Here is one plugin for managing wholesale customers that might help.

https://wholesalesuiteplugin.com

Kyle


----------



## diana13t (Mar 11, 2009)

pronetmedia said:


> I only have experience with Wordpress, but after looking a the membership extensions for OpenCart I would have to say Wordpress looks like it would be a better option. Of course I am probably biased since I have used/setup Wordpress for a few years.
> 
> Here is one plugin for managing wholesale customers that might help.
> 
> ...


Thanks Kyle, I went with Wordpress . I appreciate the plugin help too!!


----------



## j2m1h (May 31, 2016)

What themes are you using, I'm just getting started and was thinking about going the wordpress route but don't know what theme to go with. I would like the customer to be able to choose the item and then choose the size as opposed to having each size as it's own item.


----------



## pronetmedia (Jan 8, 2016)

This is one of the WooCommerce themes that is free on Wordpress.org

https://wordpress.org/themes/storefront/

I have also purchased a couple of themes from WooCommerce that work good as well. They also have a lot of Child Themes for the StoreFront theme.

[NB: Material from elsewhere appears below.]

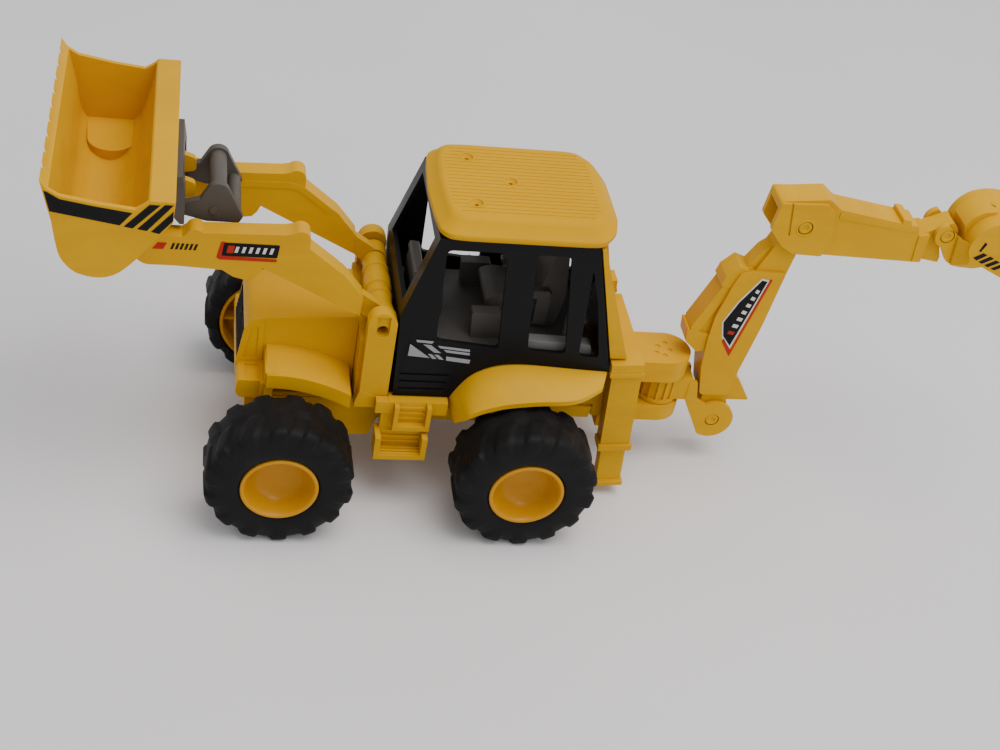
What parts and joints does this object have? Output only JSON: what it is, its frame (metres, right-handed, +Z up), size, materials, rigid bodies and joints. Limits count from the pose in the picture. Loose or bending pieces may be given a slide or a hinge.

Here are all their themes: https://www.woothemes.com/product-category/themes/

I have also used the WooCommerce SuperStore theme as well, it does cost money ($79.00), but it has a lot of nice features.


Kyle


----------



## diana13t (Mar 11, 2009)

pronetmedia said:


> This is one of the WooCommerce themes that is free on Wordpress.org
> 
> https://wordpress.org/themes/storefront/
> 
> ...


Thanks for sharing. I knew there were some good ones that worked better with WooCommerce, but I couldn't find them yet.


----------



## into the T (Aug 22, 2015)

try virtue
i am test driving it now and am quite impressed (for a free theme, i think it is the best one)

virtue theme


----------